Exercise instructions >> For this exercise, write out exactly, and only, the lines running from the line that contains "for number, (way_place, slot_turn)" through the line that contains "zip(*points))), Vector(map(max, zip(*points)))".

Supplied information >>
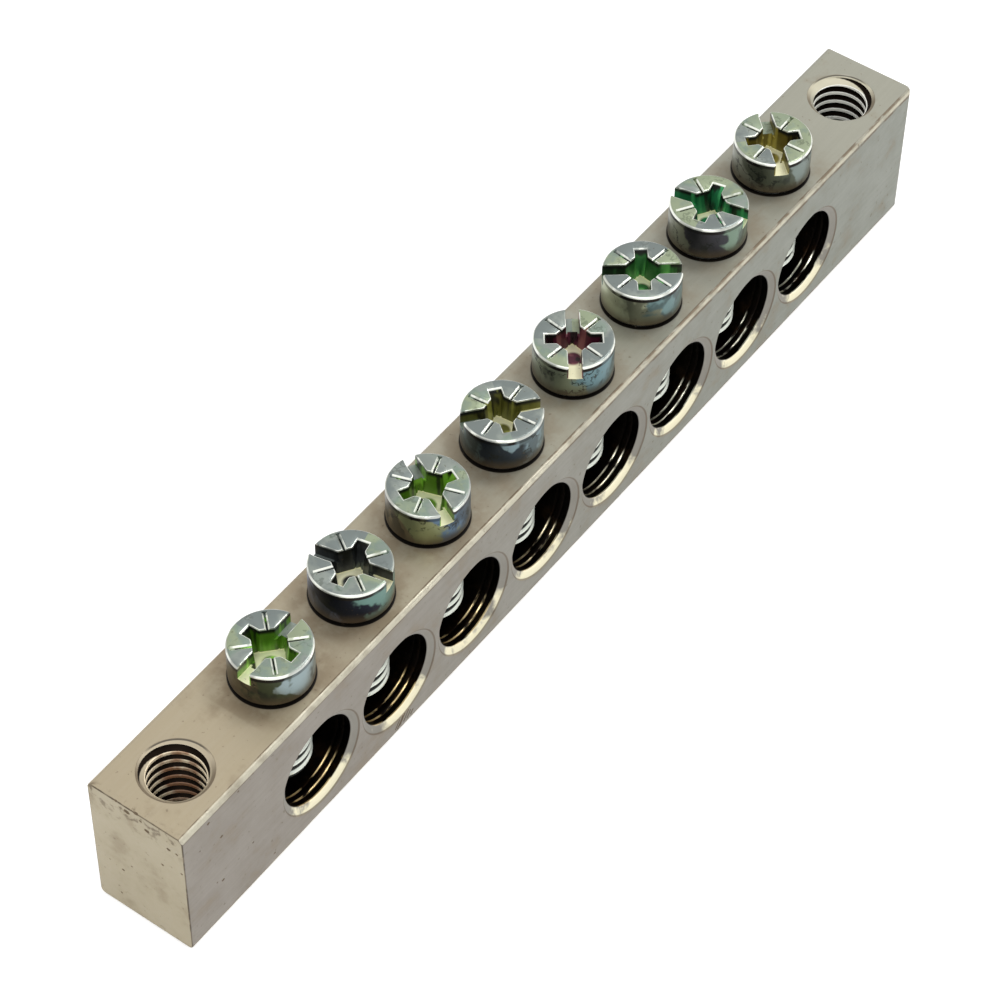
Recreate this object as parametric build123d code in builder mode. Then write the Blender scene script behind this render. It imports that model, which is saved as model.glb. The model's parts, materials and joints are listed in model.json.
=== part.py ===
from build123d import *
import os
from math import cos, radians, sin

# Plated brass terminal bar with a row of screw-clamped wire ways and a fixing hole at each end.
# Millimetres, +Z up. The origin is at the middle of the bar's underside, and the wires enter at -Y.

# Wire ways
way_count = 8
wire_bore_diameter = 5.8
wire_mouth_chamfer = 0.5
wire_mouth_angle = 118
wire_exit_chamfer = 0.2
wire_exit_angle = 90
mouth_land = 0.2
floor_under_bores = 1.55

# Bar section and ends
bar_width = 6.5
bar_height = 10.0
long_edge_radius = 0.3
end_margin = 11.5
rolled_front_radius = 0.6
rolled_bottom_radius = 0.7

# Tapped fixing holes, left at the tap drill's size
fixing_hole_diameter = 3.3
fixing_mouth_diameter = 4.3
fixing_mouth_angle = 90
fixing_hole_inset = 3.4

# Terminal screws
thread_diameter = 4.0
thread_clearance = 0.05
screw_mouth_chamfer = 0.15
tip_chamfer = 0.5
tip_gap = 0.85
head_diameter = 4.8
head_height = 2.6
head_edge_chamfer = 0.25
head_underside_chamfer = 0.25
seat_gap = 0.02

# Recess in each screw head: a slot across it, a cross with a wide core, both tapered, and four short ticks
slot_width = 0.8
slot_depth = 0.9
cross_depth = 1.75
cross_span = 3.4
cross_arm_width = 0.75
cross_arm_taper = 0.6
cross_core_width = 1.95
cross_core_taper = 0.85
tick_width = 0.3
tick_depth = 0.16
tick_rim = 0.2

# How far each screw was turned, in degrees from the bar's long axis to its slot
slot_turns = [2, 102, 64, 141, 38, 129, 103, 47]

# Places that follow from the sizes
wire_mouth_diameter = wire_bore_diameter + 2 * wire_mouth_chamfer
way_pitch = wire_mouth_diameter + mouth_land
bar_length = (way_count - 1) * way_pitch + 2 * end_margin
wire_bore_height = floor_under_bores + wire_bore_diameter / 2
screw_hole_radius = thread_diameter / 2 + thread_clearance
shank_length = bar_height + seat_gap - floor_under_bores - tip_gap
way_places = [(number - (way_count - 1) / 2) * way_pitch for number in range(way_count)]
fixing_places = [-bar_length / 2 + fixing_hole_inset, bar_length / 2 - fixing_hole_inset]

# Faces of the bar that holes start from, each with its normal out of the metal
front_face = Plane(origin=(0, -bar_width / 2, 0), x_dir=(1, 0, 0), z_dir=(0, -1, 0))
back_face = Plane(origin=(0, bar_width / 2, 0), x_dir=(-1, 0, 0), z_dir=(0, 1, 0))
top_face = Plane(origin=(0, 0, bar_height), x_dir=(1, 0, 0), z_dir=(0, 0, 1))
under_face = Plane(origin=(0, 0, 0), x_dir=(1, 0, 0), z_dir=(0, 0, -1))


def make_bar_blank():
    """Drawn section, cut off with a rolled front and bottom edge at the far end."""
    with BuildPart() as blank:
        with BuildSketch(Plane.YZ.offset(-bar_length / 2)):
            with Locations((0, bar_height / 2)):
                RectangleRounded(bar_width, bar_height, long_edge_radius)
        extrude(amount=bar_length)
        with BuildSketch(Plane.XY) as from_above:
            Rectangle(bar_length, bar_width)
            front_far_corner = from_above.vertices().group_by(Axis.X)[-1].sort_by(Axis.Y)[0]
            fillet(front_far_corner, rolled_front_radius)
        extrude(amount=bar_height, mode=Mode.INTERSECT)
        with BuildSketch(Plane.XZ) as from_front:
            with Locations((0, bar_height / 2)):
                Rectangle(bar_length, bar_height)
            bottom_far_corner = from_front.vertices().group_by(Axis.X)[-1].sort_by(Axis.Z)[0]
            fillet(bottom_far_corner, rolled_bottom_radius)
        extrude(amount=bar_width / 2, both=True, mode=Mode.INTERSECT)
    return blank.part


def make_terminal_bar():
    """The blank, drilled across for the wires and down for the clamping and fixing screws."""
    bore_radius = wire_bore_diameter / 2
    with BuildPart() as bar:
        add(make_bar_blank())
        with Locations(front_face):
            with Locations(*[(place, wire_bore_height) for place in way_places]):
                CounterSinkHole(bore_radius, wire_mouth_diameter / 2, counter_sink_angle=wire_mouth_angle)
        with Locations(back_face):
            with Locations(*[(place, wire_bore_height) for place in way_places]):
                CounterSinkHole(
                    bore_radius, bore_radius + wire_exit_chamfer, bar_width / 2, wire_exit_angle
                )
        with Locations(top_face):
            with Locations(*[(place, 0) for place in way_places]):
                CounterSinkHole(
                    screw_hole_radius,
                    screw_hole_radius + screw_mouth_chamfer,
                    bar_height - wire_bore_height,
                    fixing_mouth_angle,
                )
        for face in (top_face, under_face):
            with Locations(face):
                with Locations(*[(place, 0) for place in fixing_places]):
                    CounterSinkHole(
                        fixing_hole_diameter / 2,
                        fixing_mouth_diameter / 2,
                        bar_height / 2,
                        fixing_mouth_angle,
                    )
    return bar.part


def turned_blank(seat):
    """Head and shank, turned about the screw's axis as one profile."""
    head_radius = head_diameter / 2
    shank_radius = thread_diameter / 2
    with BuildPart() as blank:
        with BuildSketch(Plane(origin=seat.origin, x_dir=seat.x_dir, z_dir=-seat.y_dir)):
            with BuildLine():
                Polyline(
                    (0, -shank_length),
                    (shank_radius - tip_chamfer, -shank_length),
                    (shank_radius, -shank_length + tip_chamfer),
                    (shank_radius, 0),
                    (head_radius - head_underside_chamfer, 0),
                    (head_radius, head_underside_chamfer),
                    (head_radius, head_height),
                    (0, head_height),
                    close=True,
                )
            make_face()
        revolve(axis=Axis(seat.origin, seat.z_dir))
        chamfer(blank.edges().group_by(Axis.Z)[-1], head_edge_chamfer)
    return blank.part


def press_recess(length, width, taper, turn):
    """Press one tapered bar of the cross down into the head, at the place in force."""
    inset = (1 - taper) / 2
    Wedge(
        length,
        cross_depth,
        width,
        length * inset,
        width * inset,
        length * (1 - inset),
        width * (1 - inset),
        rotation=(-90, turn, 0),
        align=(Align.CENTER, Align.MIN, Align.CENTER),
        mode=Mode.SUBTRACT,
    )


def tick_groove(seat, angle):
    """The V-shaped metal that one tick presses away, along a radius from the core towards the rim."""
    outward = seat.x_dir.rotate(Axis.Z, angle)
    tick_plane = Plane(
        origin=seat.origin + seat.z_dir * head_height,
        x_dir=outward.rotate(Axis.Z, 90),
        z_dir=outward,
    )
    with BuildPart() as groove:
        with BuildSketch(tick_plane):
            with BuildLine():
                Polyline((-tick_width / 2, 0), (tick_width / 2, 0), (0, -tick_depth), close=True)
            make_face()
        extrude(amount=head_diameter / 2 - tick_rim)
    return groove.part


def make_terminal_screw(place, turn):
    """One clamping screw, seated on the bar with its slot turned to its own angle."""
    seat = Plane(
        origin=(place, 0, bar_height + seat_gap),
        x_dir=(cos(radians(turn)), sin(radians(turn)), 0),
        z_dir=(0, 0, 1),
    )
    head_top = seat.offset(head_height)
    with BuildPart() as screw:
        add(turned_blank(seat))
        with BuildSketch(head_top):
            Rectangle(head_diameter, slot_width)
        extrude(amount=-slot_depth, mode=Mode.SUBTRACT)
        with Locations(head_top):
            press_recess(cross_span, cross_arm_width, cross_arm_taper, 0)
            press_recess(cross_span, cross_arm_width, cross_arm_taper, 90)
            press_recess(cross_core_width, cross_core_width, cross_core_taper, 45)
        for quarter in range(4):
            add(tick_groove(seat, 45 + 90 * quarter), mode=Mode.SUBTRACT)
    return screw.part


os.makedirs("parts", exist_ok=True)

with BuildPart() as terminal_bar:
    add(make_terminal_bar())
terminal_bar.part.label = "terminal_bar"
export_step(terminal_bar.part, "parts/terminal_bar.step")

for number, (way_place, slot_turn) in enumerate(zip(way_places, slot_turns), start=1):
    with BuildPart() as terminal_screw:
        add(make_terminal_screw(way_place, slot_turn))
    terminal_screw.part.label = f"terminal_screw_{number}"
    export_step(terminal_screw.part, f"parts/terminal_screw_{number}.step")
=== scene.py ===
import bpy
import bmesh
import json
from math import cos, pi, radians, sin, tan
from mathutils import Matrix, Vector


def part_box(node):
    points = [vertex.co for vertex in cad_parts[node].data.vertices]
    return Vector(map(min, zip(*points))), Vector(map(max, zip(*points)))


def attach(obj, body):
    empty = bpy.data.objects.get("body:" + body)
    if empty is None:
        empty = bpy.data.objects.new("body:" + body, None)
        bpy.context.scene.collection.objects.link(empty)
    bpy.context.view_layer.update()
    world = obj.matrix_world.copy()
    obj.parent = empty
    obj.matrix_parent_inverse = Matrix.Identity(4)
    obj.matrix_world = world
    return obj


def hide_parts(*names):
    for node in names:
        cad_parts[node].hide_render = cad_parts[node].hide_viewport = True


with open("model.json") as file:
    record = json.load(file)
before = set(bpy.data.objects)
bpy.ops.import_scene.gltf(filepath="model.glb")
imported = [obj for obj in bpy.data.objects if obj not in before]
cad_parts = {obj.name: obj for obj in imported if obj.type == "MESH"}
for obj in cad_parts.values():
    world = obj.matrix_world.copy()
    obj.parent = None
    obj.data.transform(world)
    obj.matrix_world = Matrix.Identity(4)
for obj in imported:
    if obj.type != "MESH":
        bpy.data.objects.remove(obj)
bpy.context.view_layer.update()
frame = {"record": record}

# Shapes are worked out in millimetres, as in the solids, and become metres when a piece is finished
metre = 0.001
barLow, barHigh = [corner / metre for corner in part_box("terminal_bar")]
barLength, barWidth, barHeight = barHigh - barLow
mounts = frame["record"]["mounts"]
wayMounts = [m for m in mounts if m["name"].startswith("wire_way")]
wayPlaces = [m["pos_m"][0] / metre for m in wayMounts]
wayHeight = wayMounts[0]["pos_m"][2] / metre
boreRadius = wayMounts[0]["dims"]["r_mm"]
wayPitch = wayPlaces[1] - wayPlaces[0]
fixingMounts = [m for m in mounts if m["kind"] == "threaded_hole"]
fixingPlaces = [m["pos_m"][0] / metre for m in fixingMounts]
fixingRadius = fixingMounts[0]["dims"]["r_mm"]
xAxis, yAxis, zAxis = Vector((1, 0, 0)), Vector((0, 1, 0)), Vector((0, 0, 1))
smoothAngle = 32  # degrees: where two faces meet at more, the edge stays hard
sameSpot = 1e-5  # corners closer than this are one
sortWay = Vector((1, 1.618, 2.718))  # askew, so that corners seldom tie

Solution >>
for number, (way_place, slot_turn) in enumerate(zip(way_places, slot_turns), start=1):
    with BuildPart() as terminal_screw:
        add(make_terminal_screw(way_place, slot_turn))
    terminal_screw.part.label = f"terminal_screw_{number}"
    export_step(terminal_screw.part, f"parts/terminal_screw_{number}.step")
=== scene.py ===
import bpy
import bmesh
import json
from math import cos, pi, radians, sin, tan
from mathutils import Matrix, Vector


def part_box(node):
    points = [vertex.co for vertex in cad_parts[node].data.vertices]
    return Vector(map(min, zip(*points))), Vector(map(max, zip(*points)))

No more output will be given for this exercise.